Currently, the gas consumption was estimated around 0.95 trillion cubic feet which is bound to take a quantum jump in a couple of years especially with the major consuming sectors like power generation and transportation are shifting at a much faster rate over to gas fired system. It is estimated that demand for gas would be doubled which is feared to outpace the supply side. Under this given circumstance, the situation calls for serious steps to go ahead with the Iran-Pakistan gas pipeline the only option to cover the growing need of the gas in the country. India another energy starved country is likely to be the third partner in the cross border pipeline projects in the backdrop of the positive political developments in the region in view of the improved bilateral relations. If gas pipeline project goes ahead according to plans, Pakistan is sure to play a leading role in the energy sector of the region.


ORGANIZATION: Oil and Gas Development Corporation (OGDC), a state company, handles oil and gas exploration and development; Water and Power Development Authority (WAPDA) supplies electricity to most of the country; Karachi Electric Supply Corporation Limited (KESC) serves the greater Karachi metropolitan area; Pakistan Atomic Energy Commission (PAEC) operates one nuclear power plant. Major Foreign Energy Company Involvement: AES, Atlantic Richfield, British National Power, Coastal Power, Gaz de France, Total, General Electric, Lasmo Oil (U.K.), Marubeni (Japan), Exxon Mobil, Monument Oil & Gas, Premier Oil, Royal Dutch Shell, Xenal (Saudi Arabia).

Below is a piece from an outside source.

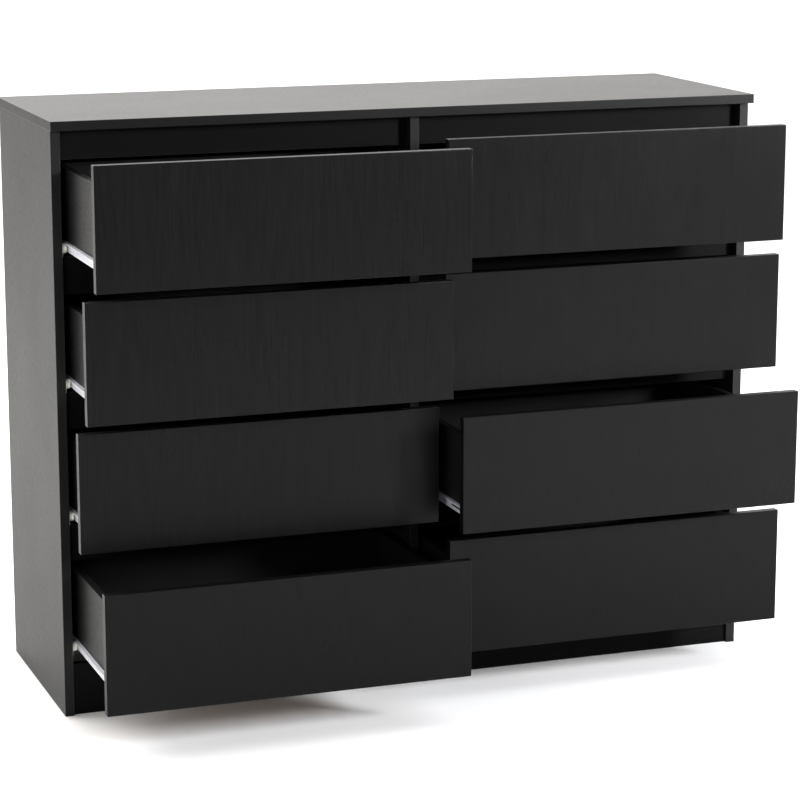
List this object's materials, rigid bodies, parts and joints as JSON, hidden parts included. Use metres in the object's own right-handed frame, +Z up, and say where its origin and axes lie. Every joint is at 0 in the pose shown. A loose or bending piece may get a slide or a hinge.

Major Gas Fields: Bhit, Dhodak, Kadanwari, Mari, Prikoh, Qadipur, Sawan, Sui.

Major Oil Fields: Dhurnal, Fimkasser, Liari, Mazari, Thora.

Major Pipelines: Sui Northern Gas Pipeline; Sui Southern Gas Pipeline; Pak-Arab Refinery Company (PARCO) petroleum product pipeline.

Major Refineries (Capacity): Pak-Arab Refinery near Multan (95,000 bbl/d); Attock Refinery in Rawalpindi (35,625 bbl/d), National Refinery in Korangi (62,050 bbl/d), Pakistan Refinery Ltd. in Karachi (46,300 bbl/d).